RDC-CONGO: UN TOUR PEUT EN CACHER UN AUTRE

L’espace politique de la République démocratique du Congo(RDC) a été pris de cour. Mais aussi d’un malaise qui a laissé l’opposition groggy. Joseph Kabila, fort de sa majorité présidentielle au Parlement, a réussi à faire voter une loi instituant l’élection présidentielle à un seul tour du scrutin!
EMERY UHIND-GINGALA GINGANJ


Sans aucun doute, l’onde de choc des soubresauts ivoiriens a été ressentie à travers toute l’Afrique subsaharienne. À quelque exception près, presque tous les présidents de cette région ont été mal élus… La surprise passée, et après avoir poussé un soupir de soulagement, l’heure est au ressaisissement. Tous savent qu’ils ont opportunément échappé au "nouvel ordre" démocratique inauguré par l’Occident en Afrique…Mais il ne viendrait à personne de se demander pourquoi l’Afrique ; et non point le Myanmar par exemple, où sévit l’une des dictatures les plus rebutantes de la planète. Nul n’interroge la légitimité de ce flagrant déni de la souveraineté nationale. Le temps, il est vrai, est compté, il n’est pas à l’idéologie. Car c’est le sauve-qui-peut, il y a désormais péril en la demeure. Il faut parer au plus pressé, se réajuster face à ce qui semble préfigurer le nouveau statu quo. Or donc les choses se corsent d’autant que nul n’avait vu venir ce nouveau diktat de la communauté internationale, ce paternalisme que l’on cru à jamais révolu. Il ne s’agit plus désormais de s’assurer la présidence à la faveur des élections tronquées. Sauf pour les amateurs. Se maintenir au pouvoir est plus que jamais affaire d’inventivité. Et tous s’y emploient, même s’il est de bon ton, pendant ces temps incertains, de diaboliser le seul Laurent Gbagbo. Car les pairs du président ivoirien le considèrent désormais comme le pire empêcheur-de-tricher-en-rond qui soit. Gbagbo le pestiféré, une réelle nuisance pour "les affaires", mauvaise conscience des dictateurs qui veulent s’ignorer.

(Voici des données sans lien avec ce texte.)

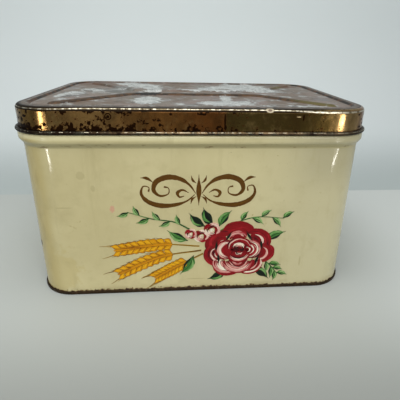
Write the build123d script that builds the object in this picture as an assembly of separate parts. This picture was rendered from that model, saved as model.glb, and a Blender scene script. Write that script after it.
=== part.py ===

Frondeur invétéré et reconnu pour tel, l’Ivoirien aurait tout de même du, "à toutes fins utiles", obtempérer aux injonctions de l’Occident. Sinon pour lui- puisque sa cause était perdue- du moins par solidarité pour les intérêts de ses amis d’antan. Or donc en jetant le pavé dans le marigot il aura réussi à éclabousser tout le monde. Puisque les projecteurs de la communauté internationale sont désormais importunément braqués sur tous. « Maudit soit celui par qui vient le malheur… ». Depuis le cercle des amis de Laurent Gbagbo s’est considérablement clairsemé. Les potentats africains, il le sait aujourd’hui, ont la rancune tenace.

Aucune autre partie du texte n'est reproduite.